Rest easy commuting America. The worst of my abominations passed to the scrapyard decades ago, usually by my own hand. They cannot threaten your safety anymore. My daily drivers are serviced by professionals save for fluid changes and other routine maintenance retirement affords me the opportunity to complete.
carnage
But now, even in my 40s, I occasionally find the law of primacy affecting my decisions. Sometimes I have to force my self to get up and fetch the proper socket instead of using channels locks or vise grips. It has been a few years since I rounded a bolt being lazy or in a hurry, but only a few years.
But having this “creative” skill set is not without its benefits. Last year I helped straighten the frame of a wrecked Civic racecar at the track using two Suburbans and ratchet straps. When a Saab’s rusty tank straps gave way in nowhere Tennessee, I spent an hour under it with 3-inch tie downs and copious amounts of gorilla tape. It finished the trip.  Somewhere on the Internet there is a photograph of me helping weld in a fuel cell brace wearing shorts and using my hand as eye protection. I saw that car at a race 5 years later and that cell is still secure. And yes, I am the guy that machined a Miata head using a stack of sandpaper and a bathroom mirror at a LeMons race. It lasted almost a whole lap, and netted us “Heroic Fix”
vortec
Last month I found myself with doing the rear brakes on a Tahoe after a race in a teammates driveway. He has a well-stocked garage, but not much to speak of regarding tools. I managed a successful pad swap with a handful of sockets, a big screwdriver and some mad skills with a crescent wrench. All while delivering a verbal essay on the ageless nature of Sam Elliot and listening to an actual mechanic politely but loudly request I “hurry the hell up because we are running out of daylight and I am f*ing hungry!”
wrenching
The procedure was less than optimal but the results were perfect. Not one rounded bolt. In fact we took the Tahoe to dinner and to the best of my knowledge, it still stops just fine.
But every now and again, when I am agitated or I have a self-imposed deadline I have to consciously remind myself to get the right tool to get it done right, not just get it done.
Failing that, there’s always the beer fridge.
 
Christian “Mental” Ward is a retired Air Force Officer, Supercar instructor (yes that is a real job) and lately has weaseled his way into background acting in Atlanta. If you have an unnatural hunger for stupid car pictures, shameless self-promotion, and short videos of his four dogs, follow him on TwitterInstagram, and Vine.

0 Comments

  1. Awesome. Glad to have you here. I’m in the same spot with tools. After several moves and not having a proper place to store them, they were in all sorts of boxes, briefcase-looking things and an actual toolbox. Now they are organized properly on pegboard and drawers and I’m astonished by not only the quantity of tools that I posses, but the abysmal quality of said collection.

    1. I just bought my first tool chest for my first garage.
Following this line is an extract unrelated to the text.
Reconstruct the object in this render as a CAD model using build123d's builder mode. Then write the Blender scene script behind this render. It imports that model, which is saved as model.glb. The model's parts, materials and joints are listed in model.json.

I can fill up all of the drawers, but they are just filled with junk.

      1. Same here, got a tool chest for Christmas, have an astounding amount of tools to put in it, but they’re all junk except for literally one ratchet.

  2. I was lucky when I joined the military because I already had an almost full ensemble of nice tools. Unfortunately I lived in a barracks’ room and kept them in some big plastic totes that always got stern looks and serious questions every Friday morning during field day inspections. I never got in trouble for having them, but I don’t think my company first sergeants or platoon sergeants ever appreciated them being in there.
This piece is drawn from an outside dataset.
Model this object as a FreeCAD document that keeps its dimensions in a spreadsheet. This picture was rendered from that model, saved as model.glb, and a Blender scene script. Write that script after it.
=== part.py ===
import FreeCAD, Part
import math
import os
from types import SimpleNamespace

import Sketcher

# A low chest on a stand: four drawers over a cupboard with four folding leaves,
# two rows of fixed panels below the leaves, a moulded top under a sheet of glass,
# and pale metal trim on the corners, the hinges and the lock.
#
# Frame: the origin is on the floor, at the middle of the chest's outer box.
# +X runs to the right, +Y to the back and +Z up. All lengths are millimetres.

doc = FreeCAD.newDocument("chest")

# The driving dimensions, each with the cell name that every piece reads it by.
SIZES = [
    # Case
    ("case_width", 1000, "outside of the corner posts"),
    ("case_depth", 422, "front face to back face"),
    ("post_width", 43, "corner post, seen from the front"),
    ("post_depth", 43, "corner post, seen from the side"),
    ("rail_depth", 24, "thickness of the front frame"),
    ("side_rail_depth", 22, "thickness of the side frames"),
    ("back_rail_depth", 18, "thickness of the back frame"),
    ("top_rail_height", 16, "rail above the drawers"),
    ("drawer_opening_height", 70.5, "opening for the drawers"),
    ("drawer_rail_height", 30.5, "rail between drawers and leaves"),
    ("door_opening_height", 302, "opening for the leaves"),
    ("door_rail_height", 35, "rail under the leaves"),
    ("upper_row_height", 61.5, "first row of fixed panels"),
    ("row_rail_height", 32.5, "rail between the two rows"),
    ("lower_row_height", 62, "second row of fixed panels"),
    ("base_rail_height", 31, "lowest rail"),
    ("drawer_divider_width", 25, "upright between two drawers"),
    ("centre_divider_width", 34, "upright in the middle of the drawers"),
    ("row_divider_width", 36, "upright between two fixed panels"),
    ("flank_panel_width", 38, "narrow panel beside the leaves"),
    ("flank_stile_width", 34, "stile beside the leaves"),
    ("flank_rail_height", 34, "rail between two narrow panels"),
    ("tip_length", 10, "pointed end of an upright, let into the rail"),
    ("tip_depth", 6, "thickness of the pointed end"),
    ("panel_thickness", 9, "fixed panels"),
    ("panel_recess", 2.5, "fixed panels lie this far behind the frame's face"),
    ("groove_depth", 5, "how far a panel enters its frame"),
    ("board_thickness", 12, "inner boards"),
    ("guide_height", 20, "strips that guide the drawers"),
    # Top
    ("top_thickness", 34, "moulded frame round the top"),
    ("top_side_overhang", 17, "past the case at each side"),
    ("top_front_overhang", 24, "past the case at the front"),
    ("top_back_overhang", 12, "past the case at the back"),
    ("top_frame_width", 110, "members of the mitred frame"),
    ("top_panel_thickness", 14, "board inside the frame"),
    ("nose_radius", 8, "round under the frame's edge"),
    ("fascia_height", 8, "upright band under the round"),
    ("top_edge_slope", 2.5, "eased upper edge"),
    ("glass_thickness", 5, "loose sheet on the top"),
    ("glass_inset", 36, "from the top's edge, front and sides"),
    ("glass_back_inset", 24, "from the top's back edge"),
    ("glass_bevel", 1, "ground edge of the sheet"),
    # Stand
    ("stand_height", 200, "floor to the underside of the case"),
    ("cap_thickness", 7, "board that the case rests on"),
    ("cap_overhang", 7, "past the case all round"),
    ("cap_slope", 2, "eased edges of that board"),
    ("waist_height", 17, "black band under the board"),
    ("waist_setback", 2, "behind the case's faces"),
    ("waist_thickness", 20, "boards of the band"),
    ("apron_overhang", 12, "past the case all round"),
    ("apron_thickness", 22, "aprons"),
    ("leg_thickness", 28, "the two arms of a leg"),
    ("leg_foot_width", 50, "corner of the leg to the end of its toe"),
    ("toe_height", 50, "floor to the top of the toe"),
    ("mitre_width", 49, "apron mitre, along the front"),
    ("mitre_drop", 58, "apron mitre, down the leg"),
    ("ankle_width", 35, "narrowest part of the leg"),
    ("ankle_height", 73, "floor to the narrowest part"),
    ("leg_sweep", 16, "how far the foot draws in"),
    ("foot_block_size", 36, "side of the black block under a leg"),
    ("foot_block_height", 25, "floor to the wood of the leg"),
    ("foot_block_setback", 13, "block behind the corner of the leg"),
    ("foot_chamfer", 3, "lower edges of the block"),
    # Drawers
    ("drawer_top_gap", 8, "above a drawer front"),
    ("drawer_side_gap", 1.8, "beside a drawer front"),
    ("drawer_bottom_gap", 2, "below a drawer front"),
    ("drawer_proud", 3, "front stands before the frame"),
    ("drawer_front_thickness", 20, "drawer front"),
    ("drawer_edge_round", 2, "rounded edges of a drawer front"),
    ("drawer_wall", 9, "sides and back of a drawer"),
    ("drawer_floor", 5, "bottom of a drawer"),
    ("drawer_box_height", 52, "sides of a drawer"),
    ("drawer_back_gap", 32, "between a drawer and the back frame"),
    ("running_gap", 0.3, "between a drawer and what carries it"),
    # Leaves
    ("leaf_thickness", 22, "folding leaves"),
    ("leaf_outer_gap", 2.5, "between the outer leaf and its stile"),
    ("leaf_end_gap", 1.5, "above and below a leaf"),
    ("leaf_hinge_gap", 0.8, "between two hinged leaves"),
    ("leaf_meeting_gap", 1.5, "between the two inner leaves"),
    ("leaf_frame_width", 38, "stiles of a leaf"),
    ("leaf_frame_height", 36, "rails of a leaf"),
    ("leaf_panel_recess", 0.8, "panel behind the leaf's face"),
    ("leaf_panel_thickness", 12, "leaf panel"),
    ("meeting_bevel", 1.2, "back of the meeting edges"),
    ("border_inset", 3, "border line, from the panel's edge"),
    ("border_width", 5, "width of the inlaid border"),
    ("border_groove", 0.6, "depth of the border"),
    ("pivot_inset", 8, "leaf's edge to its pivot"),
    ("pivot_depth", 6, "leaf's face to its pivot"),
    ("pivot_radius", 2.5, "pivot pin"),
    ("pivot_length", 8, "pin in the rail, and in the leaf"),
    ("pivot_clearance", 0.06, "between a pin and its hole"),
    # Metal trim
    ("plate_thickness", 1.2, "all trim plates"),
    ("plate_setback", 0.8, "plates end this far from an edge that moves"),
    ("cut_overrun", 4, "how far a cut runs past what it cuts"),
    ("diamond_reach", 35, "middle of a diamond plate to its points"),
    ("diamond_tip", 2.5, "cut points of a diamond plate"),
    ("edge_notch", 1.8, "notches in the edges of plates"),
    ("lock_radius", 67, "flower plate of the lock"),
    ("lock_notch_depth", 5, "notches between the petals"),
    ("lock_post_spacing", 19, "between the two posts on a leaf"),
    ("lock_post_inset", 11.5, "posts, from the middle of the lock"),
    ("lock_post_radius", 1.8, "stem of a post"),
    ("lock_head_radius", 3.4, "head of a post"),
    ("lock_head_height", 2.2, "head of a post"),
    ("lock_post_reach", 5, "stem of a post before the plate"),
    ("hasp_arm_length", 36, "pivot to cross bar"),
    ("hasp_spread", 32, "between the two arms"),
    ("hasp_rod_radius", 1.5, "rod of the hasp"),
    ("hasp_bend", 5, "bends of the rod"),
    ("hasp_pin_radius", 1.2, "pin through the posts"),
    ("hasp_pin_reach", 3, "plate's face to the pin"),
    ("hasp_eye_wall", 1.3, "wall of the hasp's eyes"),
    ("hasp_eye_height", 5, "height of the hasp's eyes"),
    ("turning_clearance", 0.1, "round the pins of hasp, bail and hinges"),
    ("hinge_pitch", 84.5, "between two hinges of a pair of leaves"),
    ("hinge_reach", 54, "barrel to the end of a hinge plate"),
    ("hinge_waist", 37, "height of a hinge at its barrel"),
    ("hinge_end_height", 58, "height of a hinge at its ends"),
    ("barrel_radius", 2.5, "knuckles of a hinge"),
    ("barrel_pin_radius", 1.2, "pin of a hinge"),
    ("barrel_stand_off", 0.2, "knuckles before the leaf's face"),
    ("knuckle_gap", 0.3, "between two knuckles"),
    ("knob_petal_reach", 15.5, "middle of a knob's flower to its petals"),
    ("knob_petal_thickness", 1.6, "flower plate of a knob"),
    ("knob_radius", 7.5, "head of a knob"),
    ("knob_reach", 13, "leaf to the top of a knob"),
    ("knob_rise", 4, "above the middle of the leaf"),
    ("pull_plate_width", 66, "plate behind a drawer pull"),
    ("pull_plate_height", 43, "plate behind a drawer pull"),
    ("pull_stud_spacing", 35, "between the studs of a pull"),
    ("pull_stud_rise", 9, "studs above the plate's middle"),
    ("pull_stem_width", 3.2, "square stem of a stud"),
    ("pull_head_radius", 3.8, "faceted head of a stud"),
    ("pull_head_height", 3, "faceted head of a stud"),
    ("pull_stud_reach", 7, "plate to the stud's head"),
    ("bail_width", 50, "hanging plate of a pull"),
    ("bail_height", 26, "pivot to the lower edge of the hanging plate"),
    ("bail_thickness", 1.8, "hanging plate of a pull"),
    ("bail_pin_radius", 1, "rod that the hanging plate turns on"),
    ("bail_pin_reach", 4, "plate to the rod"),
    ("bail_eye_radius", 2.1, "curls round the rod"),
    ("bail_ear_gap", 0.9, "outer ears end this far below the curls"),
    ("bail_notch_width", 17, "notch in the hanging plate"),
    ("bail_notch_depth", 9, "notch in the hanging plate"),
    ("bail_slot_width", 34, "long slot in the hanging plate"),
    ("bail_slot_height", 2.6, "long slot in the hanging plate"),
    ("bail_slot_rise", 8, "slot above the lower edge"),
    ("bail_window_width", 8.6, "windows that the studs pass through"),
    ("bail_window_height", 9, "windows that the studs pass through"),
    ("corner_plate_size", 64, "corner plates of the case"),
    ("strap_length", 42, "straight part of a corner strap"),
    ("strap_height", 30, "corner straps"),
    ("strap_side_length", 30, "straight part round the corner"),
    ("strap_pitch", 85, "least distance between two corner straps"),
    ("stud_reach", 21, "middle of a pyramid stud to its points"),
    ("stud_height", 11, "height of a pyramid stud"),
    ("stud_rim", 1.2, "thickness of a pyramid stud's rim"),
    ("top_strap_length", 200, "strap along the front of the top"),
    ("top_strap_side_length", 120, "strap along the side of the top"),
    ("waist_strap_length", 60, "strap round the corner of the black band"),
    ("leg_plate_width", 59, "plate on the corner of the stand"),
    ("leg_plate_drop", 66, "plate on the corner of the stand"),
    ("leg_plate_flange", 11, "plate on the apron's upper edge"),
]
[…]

    1. One of my buddies bought an beat up Dodge van just to use as a storage shed for his tools and all of the flammable stuff they freaked out about if you kept them in the dorms. Once a week he had to move it or they would tag it “abandoned” and try to tow it.

  3. My dad would get me and my brother tools for Christmas- since the ones we were using and breaking were his dad’s hardware from the Depression era.
    So- the I gave my boy a sweet set of Craftsman screwdrivers this year.
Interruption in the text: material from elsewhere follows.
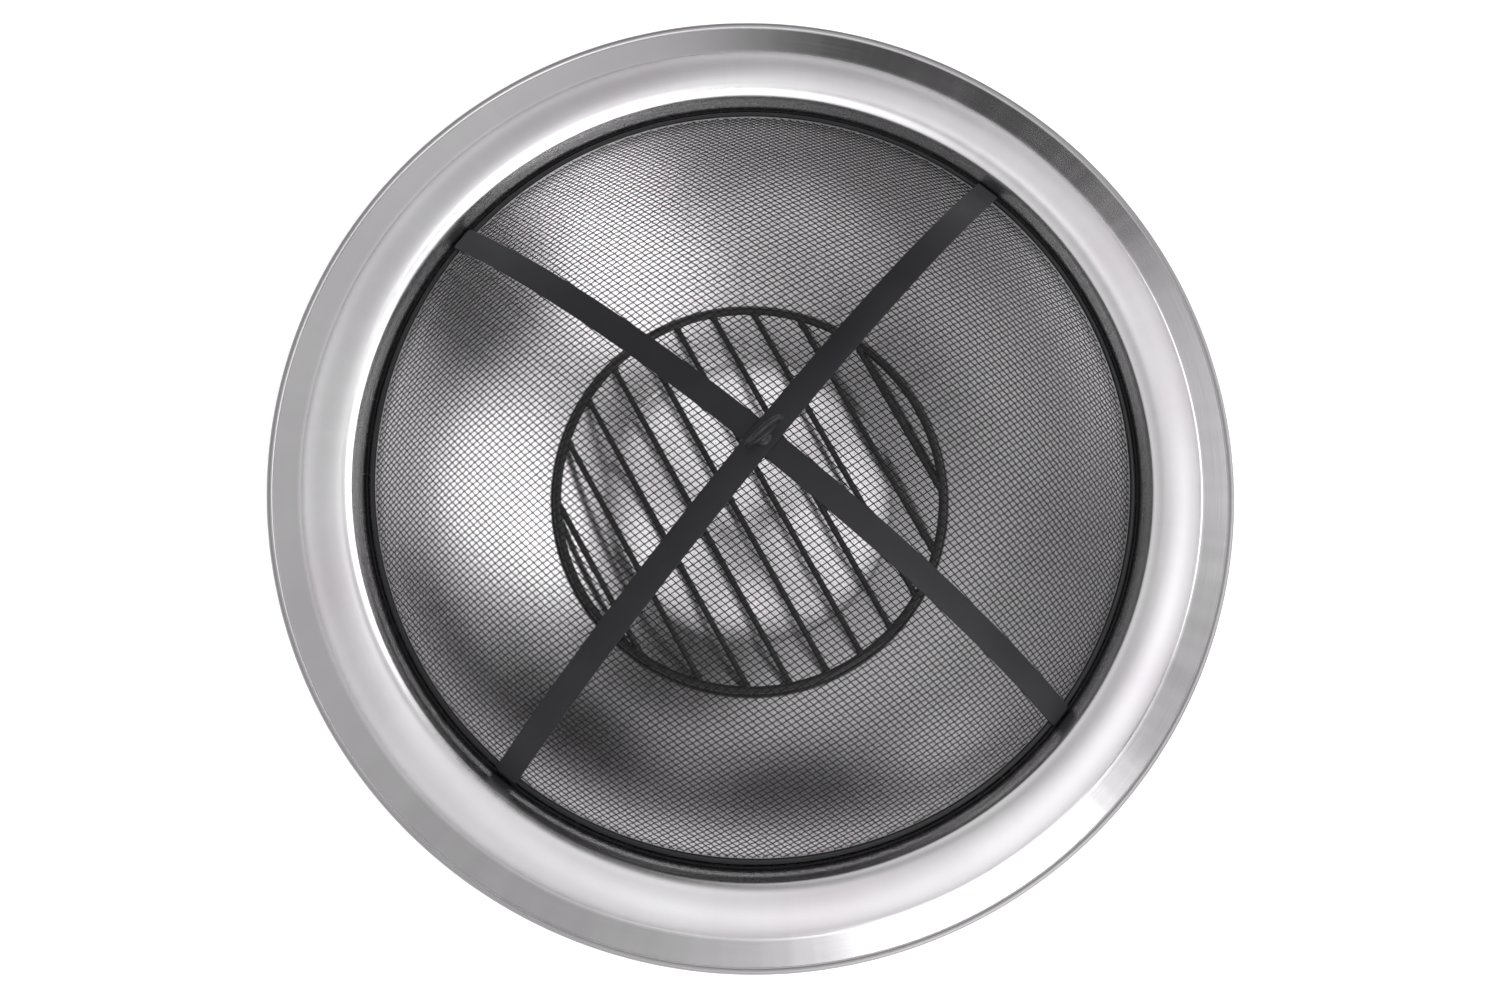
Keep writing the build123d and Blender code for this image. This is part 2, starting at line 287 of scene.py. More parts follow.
def spun_grain_group():
    """Bare metal whose grain runs around the Z axis, with faint spokes, smudges and stray scratches."""
    t = Tree("spun_grain", "ShaderNodeTree", [
        ("Colour", "Color"), ("Smudge Colour", "Color"), ("Roughness", "Float"), ("Rings", "Float"),
        ("Grain", "Float"), ("Spokes", "Float"), ("Smudges", "Float")], FINISH_OUTPUTS)
    m = t.math
    here = t.add("ShaderNodeTexCoord", output="Object")
    x, y, z = t.node("ShaderNodeSeparateXYZ", {0: here}).outputs
    radius = m("SQRT", m("ADD", m("MULTIPLY_ADD", x, x, 1e-8), m("MULTIPLY", y, y)))
    east, north = m("DIVIDE", x, radius), m("DIVIDE", y, radius)
    ring = m("MULTIPLY", radius, t["Rings"])
    level = m("MULTIPLY", z, t["Rings"])
    grain = t.noise(t.vector(m("MULTIPLY", east, 7.0), m("MULTIPLY", north, 7.0), ring), 1.0, 4.0, level)
    slow_ring, slow_level = m("MULTIPLY", ring, 0.12), m("MULTIPLY", level, 0.12)
    coarse = t.noise(t.vector(m("MULTIPLY", east, 1.5), m("MULTIPLY", north, 1.5), slow_ring),
                     1.0, 2.0, slow_level)
    spokes = t.noise(t.vector(m("MULTIPLY", east, 26.0), m("MULTIPLY", north, 26.0),
                              m("MULTIPLY", radius, 5.0)), 1.0, 5.0)
    smudge = t.noise(here, 11.0, 4.0)
    blot = t.noise(here, 55.0, 3.0)
    scratch = t.noise(t.vector(m("MULTIPLY", x, 7.0), m("MULTIPLY", y, 700.0), m("MULTIPLY", z, 30.0)),
                      1.0, 0.0)
    scratch = m("MAXIMUM", m("MULTIPLY_ADD", scratch, 12.0, -5.6), 0.0)
    scratch = m("MINIMUM", scratch, 1.0)
    rough = m("MULTIPLY_ADD", grain, t["Grain"], t["Roughness"])
    rough = m("MULTIPLY_ADD", spokes, t["Spokes"], rough)
    rough = m("MULTIPLY_ADD", m("ADD", smudge, m("MULTIPLY", blot, 0.5)), t["Smudges"], rough)
    rough = m("MULTIPLY_ADD", scratch, 0.03, rough)
    t.put("Roughness", m("MINIMUM", m("MAXIMUM", rough, 0.05), 0.9))
    shade = m("MULTIPLY_ADD", grain, m("MULTIPLY", t["Grain"], 0.8), 1.0)
    shade = m("MULTIPLY_ADD", spokes, m("MULTIPLY", t["Spokes"], 0.9), shade)
    shade = m("MULTIPLY_ADD", scratch, -0.04, shade)
    mix = m("MINIMUM", m("MAXIMUM", m("MULTIPLY_ADD", smudge, 3.0, 0.4), 0.0), 1.0)
    colour = t.add("ShaderNodeMix", {"Factor": mix, 6: t["Colour"], 7: t["Smudge Colour"]}, output=2,
                   data_type="RGBA")
    t.put("Base Color", t.add("ShaderNodeVectorMath", {0: colour, 1: t.vector(shade, shade, shade)},
                              operation="MULTIPLY"))
    t.put("Height", m("ADD", m("ADD", grain, m("MULTIPLY", coarse, 2.0)), m("MULTIPLY", scratch, -0.15)))
    return t.group


def coating_group():
    """Sprayed or moulded surface: fine peel, pale dust in patches and rubbed, glossier spots."""
    t = Tree("coating", "ShaderNodeTree", [
        ("Colour", "Color"), ("Dust Colour", "Color"), ("Roughness", "Float"), ("Peel", "Float"),
        ("Dust", "Float"), ("Rub", "Float")], FINISH_OUTPUTS)
    m = t.math
    here = t.add("ShaderNodeTexCoord", output="Object")
    peel = t.noise(here, t["Peel"], 2.0)
    patch = t.noise(here, 24.0, 4.0)
    speck = t.noise(here, m("MULTIPLY", t["Peel"], 2.4), 2.0)
    cover = m("MULTIPLY_ADD", patch, 3.0, m("MULTIPLY", speck, 2.0))
    cover = m("MULTIPLY", m("MINIMUM", m("MAXIMUM", cover, 0.0), 1.0), t["Dust"])
    t.put("Base Color", t.add("ShaderNodeMix", {"Factor": cover, 6: t["Colour"], 7: t["Dust Colour"]},
                              output=2, data_type="RGBA"))
    rough = m("MULTIPLY_ADD", patch, t["Rub"], t["Roughness"])
    t.put("Roughness", m("MINIMUM", m("MAXIMUM", m("MULTIPLY_ADD", cover, 0.3, rough), 0.08), 1.0))
    t.put("Height", m("ADD", peel, m("MULTIPLY", speck, 0.3)))
    return t.group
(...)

  4. My dad always tried to fix cars, but he was crap at it. My education in fixing cars was more me saying, “Dad, I think that doesn’t go there. I think this goes together like this.”
    People always ask, “Did you learn to fix cars from watching your dad?” Usually, after a pause, I say, “Some of the stuff…”
    I still have 99% of the Craftsman socket set I bought in the late ’80s, including the blow molded case which these days are crap. My girlf is awful about returning tools and I frequently have to lock her out of the toolbox for a month or two.

    1. Still have the metric Craftsman set I bought in 1984. Sears has come full circle on their lifetime warranty. After getting two “rebuild kits” for the old ratchet over the years, they presented me with a brand new one after the pawl broke last year.

      1. Sadly, most of the Craftsman stuff is no longer made in the USA by Danaher, and is now made in China. The screwdrivers are still US made (at least they were a few months back, when I ordered a 28 piece set). I’ve read reviews of their Chinese stuff, and they generally get low marks, like for the etched markings that wear off on the “professional” sockets. It’s like they thought they had to compete with the junk from Harbor Freight. Sad.
        I’ve bought a couple of pushbutton ratchet rebuild kits on eBay for about $10 each, so I can keep my ratchets going. It used to be that when a ratchet broke, you could go back to the store and get the option of a new ratchet, or a rebuild kit for one cent.

        1. Although I do appreciate the feel of very high quality tools, my own tend to come from Sears, big box retailers and Harbor Freight. I don’t much care if my Craftsman ratchet is not what it once was, so long as it functions as needed and is infinitely warrantied.

        2. I’ve started buying most of my tools used now, partly because of that. As added benefits they’re also cheaper, and I feel like I’m conserving some resources (good tools should last a lifetime and then some).

    2. The blow molded cases were okay, except for the living hinges they liked to use. I have an English/Metric 3/8″ and 1/4″ drive set with red duct tape in place of the living parts of the hinges and latch. They later went to a two-piece case (snap together) and a sliding latch (my 1/2″ drive set has that).

  5. My dad was, thankfully, very encouraging, clever, and an enabler. And though he has an engineering degree, he came from the poor immigrant school of automotive repair. Which means he knows both the right way to do things, and also how to do thing when you don’t have the right tools, parts, or both. Whenever we came upon a situation where we didn’t have what we needed, he’d fish around in the tool box, in the bin full of mixed nuts, bolts, nails, and bars, and look all over the garage trying to find something that would be suited to the job.
    Sometimes it wouldn’t work, but most of the time it did. I like to think I’ve picked up most of his skills from all the cars we’ve worked on together, but he still surprises me on a regular basis.